The cohesive soil used is a lateritic soil, which is referred to as Yoneyama sandy silt. The average sand, silt and clay content are 19.4%, 57.0% and 23.6%, respectively. Plasticity index tests give a liquid limit of 52.4% and a plastic limit of 29.9%. The soil and de-aired water were mixed and stirred well to make slurry, the water content of which was about 80%. Pre-consolidation using this slurry was performed one-dimensionally in a mold under a vertical pressure of 45kPa. The water content of the pre-consolidated soil block is about 40%. The hollow cylinder specimen was made by trimming from this soil block. The drying portion of the moisture characteristic curve obtained from the pressure plate method is shown in Fig. 2. The experiment was carried out under pnet =100kPa using triaxial apparatus. This result suggests that the air entry value of this soil under pnet =100kPa is approximately 50kPa.

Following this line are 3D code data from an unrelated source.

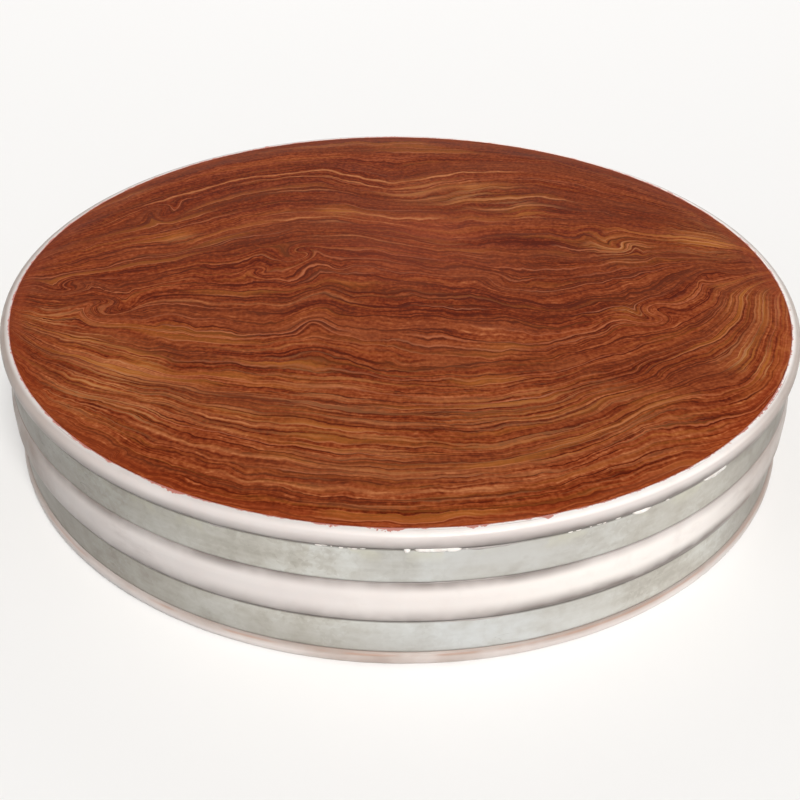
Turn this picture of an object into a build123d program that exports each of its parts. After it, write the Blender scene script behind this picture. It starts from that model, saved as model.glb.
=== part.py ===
from build123d import *

import os
from math import cos, degrees, radians, sin

# A round chopping block: a solid wooden core, a white plastic collar tight on its rim, and two
# steel hoops that lie in the collar's grooves. Each hoop is a strip closed by a riveted lap.
# Lengths are millimetres and angles are degrees. The origin is the centre of the underside,
# +Z is up, and -Y is the front, so both laps lie at the back.

# The whole block
block_diameter = 400.0
block_height = 70.0

# The steel strip of both hoops
hoop_width = 17.0
hoop_thickness = 0.7
hoop_side_gap = 0.25
hoop_seat_gap = 0.1

# The lap that closes a hoop: the strip's outer end steps up over its inner end
lap_length = 36.0
lap_gap = 0.05
step_length = 5.0
step_end_gap = 0.8
upper_lap_bearing = 78.0
lower_lap_bearing = 104.0

# The rivets through a lap
rivet_spacing = 18.0
rivet_shank_diameter = 4.0
rivet_head_diameter = 7.5
rivet_head_height = 0.85
rivet_tail_diameter = 5.2
rivet_tail_thickness = 0.6
rivet_play = 0.1
rivet_sink = 0.2

# The plastic collar: a lip at each face, and a broad bulge between the two grooves. Shoulders
# run from the full radius in to a hoop's surface. The one below the upper hoop is long and
# gentle, so the hoop lies almost flush with the bulge there. The limit shares keep a straight
# side between a lip's rounding and its shoulder, and between the bulge's two shoulders.
top_lip_height = 8.0
base_lip_height = 6.0
lip_round = 3.0
lip_round_limit_share = 0.75
top_lip_shoulder = 4.0
base_lip_shoulder = 3.0
bulge_top_shoulder = 9.0
bulge_base_shoulder = 5.0
bulge_top_limit_share = 0.5
bulge_base_limit_share = 0.3
collar_web = 2.2

# How far every cut runs past what it cuts
cut_overrun = 1.0

# Radii, from the outside in. A rivet's head has to stay behind the bulge.
block_radius = block_diameter / 2
hoop_recess = hoop_thickness + lap_gap + rivet_head_height + rivet_sink
hoop_outer_radius = block_radius - hoop_recess
hoop_inner_radius = hoop_outer_radius - hoop_thickness
groove_floor_radius = hoop_inner_radius - hoop_seat_gap
core_radius = groove_floor_radius - collar_web
lap_inner_radius = hoop_outer_radius + lap_gap
lap_outer_radius = lap_inner_radius + hoop_thickness

# Heights. Each hoop has the height of its lower edge and the bearing of its lap's middle.
groove_height = hoop_width + 2 * hoop_side_gap
bulge_height = block_height - top_lip_height - base_lip_height - 2 * groove_height
hoop_places = {
    "upper_hoop": (block_height - top_lip_height - hoop_side_gap - hoop_width, upper_lap_bearing),
    "lower_hoop": (base_lip_height + hoop_side_gap, lower_lap_bearing),
}


def turn(length):
    """The angle that a length along the hoop covers, seen from the block's axis."""
    return degrees(length / hoop_outer_radius)


def outward(bearing):
    """The level direction from the block's axis at a bearing."""
    return Vector(cos(radians(bearing)), sin(radians(bearing)), 0)


def rim_plane(radius, bearing, height):
    """A plane that faces outward, touching a circle of the given radius."""
    return Plane(origin=outward(bearing) * radius + Vector(0, 0, height), z_dir=outward(bearing))


def rivet_places():
    """The bearing and height of each rivet, two to a lap."""
    places = []
    for hoop_base, lap_bearing in hoop_places.values():
        for side in (-1, 1):
            bearing = lap_bearing + side * turn(rivet_spacing) / 2
            places.append((bearing, hoop_base + hoop_width / 2))
    return places


def draw_rim_half(face_height, lip_height, lip_shoulder, bulge_shoulder, up):
    """Draws the collar's outer side from its bulge to one face. up is 1 above and -1 below."""
    lip_edge = face_height - up * lip_height
    bulge_edge = lip_edge - up * groove_height
    rounding = min(lip_round, (lip_height - lip_shoulder) * lip_round_limit_share)
    face = Line((core_radius, face_height), (block_radius - rounding, face_height))
    corner = TangentArc(face @ 1, (block_radius, face_height - up * rounding), tangent=(1, 0))
    side = Line(corner @ 1, (block_radius, lip_edge + up * lip_shoulder))
    under_lip = TangentArc(side @ 1, (hoop_outer_radius, lip_edge), tangent=(0, -up))
    groove = Polyline(
        under_lip @ 1,
        (groove_floor_radius, lip_edge),
        (groove_floor_radius, bulge_edge),
        (hoop_outer_radius, bulge_edge),
    )
    bulge_side = (block_radius, bulge_edge - up * bulge_shoulder)
    TangentArc(bulge_side, groove @ 1, tangent=(0, up))
    return bulge_side


# A rivet's own heights along its axis, as radii from the block's axis. The hoop is curved, so
# the flat tail starts a little inside it and the head sits flat on the lap.
tail_sagitta = hoop_outer_radius * (1 - cos(radians(turn(rivet_tail_diameter) / 2)))
tail_outer_radius = hoop_inner_radius - tail_sagitta
tail_inner_radius = tail_outer_radius - rivet_tail_thickness
head_top_radius = lap_outer_radius + rivet_head_height

# The wooden core: one disc, as high as the block
with BuildPart() as wood_core:
    with BuildSketch():
        Circle(core_radius)
    extrude(amount=block_height)

# The collar: a straight wall against the core, and the grooved rim outside. On a low block the
# bulge's shoulders shrink with it.
top_shoulder = min(bulge_top_shoulder, bulge_height * bulge_top_limit_share)
base_shoulder = min(bulge_base_shoulder, bulge_height * bulge_base_limit_share)
with BuildPart() as edge_collar:
    with BuildSketch(Plane.XZ):
        with BuildLine():
            Line((core_radius, 0), (core_radius, block_height))
            bulge_top = draw_rim_half(block_height, top_lip_height, top_lip_shoulder, top_shoulder, 1)
            bulge_base = draw_rim_half(0, base_lip_height, base_lip_shoulder, base_shoulder, -1)
            Line(bulge_top, bulge_base)
        make_face()
    revolve(axis=Axis.Z)
    # A shallow pocket in the groove's floor takes each rivet's tail
    for rivet_bearing, rivet_height in rivet_places():
        with BuildSketch(rim_plane(tail_inner_radius - rivet_play, rivet_bearing, rivet_height)):
            Circle(rivet_tail_diameter / 2 + rivet_play)
        extrude(amount=rivet_tail_thickness + rivet_play + cut_overrun, mode=Mode.SUBTRACT)

# The hoops: each strip runs once round the groove, then steps out over its own inner end
hoops = []
for hoop_name, (hoop_base, lap_bearing) in hoop_places.items():
    inner_end = lap_bearing - turn(lap_length) / 2
    step_end = inner_end - turn(step_end_gap)
    step_start = step_end - turn(step_length)
    with BuildPart() as hoop:
        with BuildSketch(Plane.XY.offset(hoop_base)):
            with BuildLine():
                once_round = step_start - inner_end + 360
                lap_angle = turn(lap_length) + turn(step_end_gap)
                strip_inside = CenterArc((0, 0), hoop_inner_radius, inner_end, once_round)
                strip_outside = CenterArc((0, 0), hoop_outer_radius, inner_end, once_round)
                lap_inside = CenterArc((0, 0), lap_inner_radius, step_end, lap_angle)
                lap_outside = CenterArc((0, 0), lap_outer_radius, step_end, lap_angle)
                Line(strip_inside @ 0, strip_outside @ 0)
                Line(strip_inside @ 1, lap_inside @ 0)
                Line(strip_outside @ 1, lap_outside @ 0)
                Line(lap_inside @ 1, lap_outside @ 1)
            make_face()
        extrude(amount=hoop_width)
        # The rivet holes go through both layers of the lap
        drill_start = hoop_inner_radius - cut_overrun
        drill_depth = lap_outer_radius + cut_overrun - drill_start
        for side in (-1, 1):
            bearing = lap_bearing + side * turn(rivet_spacing) / 2
            with BuildSketch(rim_plane(drill_start, bearing, hoop_base + hoop_width / 2)):
                Circle(rivet_shank_diameter / 2 + rivet_play)
            extrude(amount=drill_depth, mode=Mode.SUBTRACT)
    hoop.part.label = hoop_name
    hoops.append(hoop)

# The rivets: a round head outside, a shank through the lap and a flattened tail inside
with BuildPart() as lap_rivets:
    for rivet_bearing, rivet_height in rivet_places():
        rivet_axis = Axis((0, 0, rivet_height), outward(rivet_bearing))
        across = outward(rivet_bearing).cross(Vector(0, 0, 1))
        profile_plane = Plane(rivet_axis.position, x_dir=rivet_axis.direction, z_dir=across)
        with BuildSketch(profile_plane):
            with BuildLine():
                body = Polyline(
                    (tail_inner_radius, 0),
                    (tail_inner_radius, rivet_tail_diameter / 2),
                    (tail_outer_radius, rivet_tail_diameter / 2),
                    (tail_outer_radius, rivet_shank_diameter / 2),
                    (lap_outer_radius, rivet_shank_diameter / 2),
                    (lap_outer_radius, rivet_head_diameter / 2),
                )
                dome = TangentArc((head_top_radius, 0), body @ 1, tangent=(0, 1))
                Line(dome @ 0, body @ 0)
            make_face()
        revolve(axis=rivet_axis)

wood_core.part.label = "wood_core"
edge_collar.part.label = "edge_collar"
lap_rivets.part.label = "lap_rivets"

os.makedirs("parts", exist_ok=True)
for piece in (wood_core, edge_collar, *hoops, lap_rivets):
    export_step(piece.part, f"parts/{piece.part.label}.step")
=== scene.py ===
# %% [markdown]
# # A round chopping block
#
# The real thing is a thick disc of red-brown wood with a white plastic collar round its rim.
# Two galvanised steel hoops lie in the collar's grooves and hold it tight. This lesson dresses
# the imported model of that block: the wood's folded grain, the waxy plastic, the dull steel and
# the rivets that close each hoop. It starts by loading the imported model, which fixes every size.

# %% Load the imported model
import math

import bmesh
import bpy
from mathutils import Matrix, Vector


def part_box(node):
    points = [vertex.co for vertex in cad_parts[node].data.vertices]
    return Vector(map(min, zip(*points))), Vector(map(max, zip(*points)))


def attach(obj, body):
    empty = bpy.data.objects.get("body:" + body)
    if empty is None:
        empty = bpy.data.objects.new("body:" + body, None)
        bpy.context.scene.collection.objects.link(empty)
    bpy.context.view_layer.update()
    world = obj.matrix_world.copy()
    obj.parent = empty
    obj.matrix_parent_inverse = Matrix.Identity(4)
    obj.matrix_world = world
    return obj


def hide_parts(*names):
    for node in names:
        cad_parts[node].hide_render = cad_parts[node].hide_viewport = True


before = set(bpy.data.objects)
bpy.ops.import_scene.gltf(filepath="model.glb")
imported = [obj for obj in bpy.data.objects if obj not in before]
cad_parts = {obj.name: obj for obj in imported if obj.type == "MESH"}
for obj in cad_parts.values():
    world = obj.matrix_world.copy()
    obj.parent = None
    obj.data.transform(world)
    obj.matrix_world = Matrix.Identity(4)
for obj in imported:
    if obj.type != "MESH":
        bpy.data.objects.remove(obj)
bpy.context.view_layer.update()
print("nodes:", sorted(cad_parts))

# %% Read the block's sizes from the model
mm = 0.001
core_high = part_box("wood_core")[1]
collar_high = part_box("edge_collar")[1]
core_radius = core_high.x
block_radius = min(collar_high.x, collar_high.y)
block_height = core_high.z
print(f"core radius {core_radius:.4f} m, block radius {block_radius:.4f} m, height {block_height:.4f} m")

# %% [markdown]
# ## Helpers for node trees
#
# Materials and Geometry Nodes are both trees of nodes. Written out node by node they are hard to
# read, so two helpers carry the wiring. `add` makes one node and fills its inputs. `Wire` wraps a
# number that leaves a node, so that `a * b + c` in Python adds the Math nodes that compute it. A
# Wire has to stand at the left of each sum. Every socket knows its own tree, as its id_data, so
# most helpers need no tree. `ramp` is used most: it makes a smooth step of the part of a number
# that lies between two values, and such a step places a colour or a stain.

# %% Helpers that add and join nodes
def fill(node, inputs):
    """Feeds a node's inputs, by name or number, with wires, output sockets or plain values."""
    for name, value in inputs.items():
        source = value.source if isinstance(value, Wire) else value
        if isinstance(source, bpy.types.NodeSocket):
            node.id_data.links.new(source, node.inputs[name])
        else:
            node.inputs[name].default_value = source


def add(tree, kind, inputs=None, **settings):
    """Adds a node of that kind, with its settings and its inputs."""
    node = tree.nodes.new(kind)
    for name, value in settings.items():
        setattr(node, name, value)
    fill(node, inputs or {})
    return node


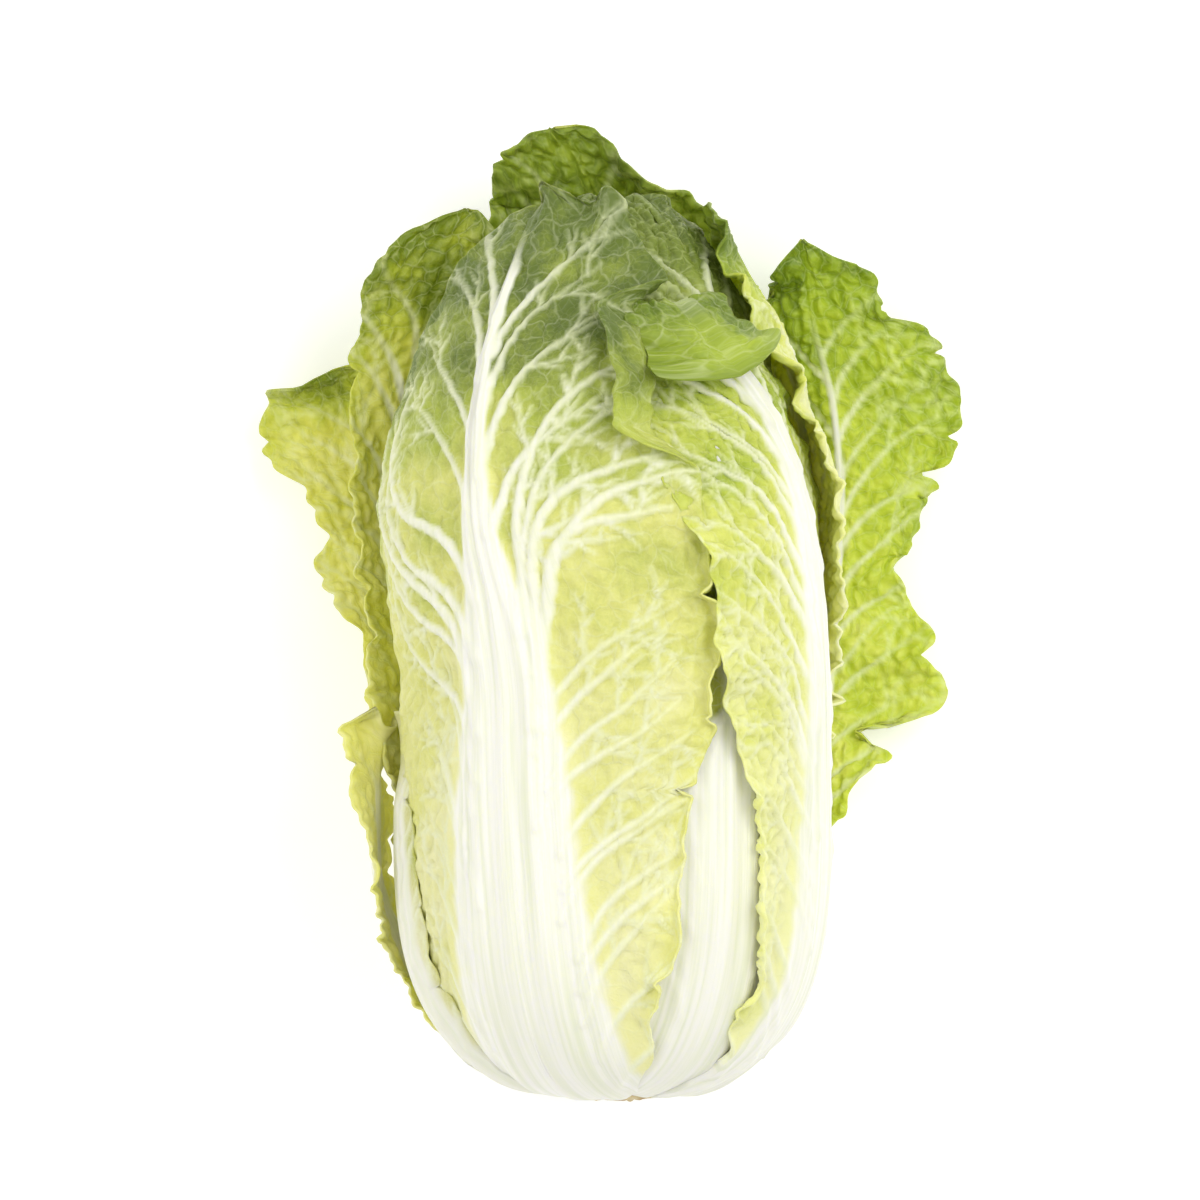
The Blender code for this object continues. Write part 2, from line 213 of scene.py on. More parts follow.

1. The specimen was saturated (B-value greater than 0.95) by the vacuum saturation procedure (Rad and Clough. 1984) and consolidated isotropically under a certain confining pressure, pc' . The consolidation time, which was decided by the 3t method, was 3 hours.
2. The specimen was dehydrated through the ceramic disk under a constant pnet by applying a certain ua from the top of specimen. The dehydration was continued until the drainage became less than 0.1cc/day. Fig. 3 shows the volumetric strain of the specimen and the drainage volume of water during the dehydration process. It is clear from Fig. 3 that the drainage was continuing after the change of the volumetric strain had almost stopped.
3. Torsional shear tests, under a constant pnet , α=45o and b =0.5 were carried out under constant suction conditions with strain control until the failure. The shear strain rate, εs , was 0.0012%/min, which was decided from preliminary tests conducted with different strain rates.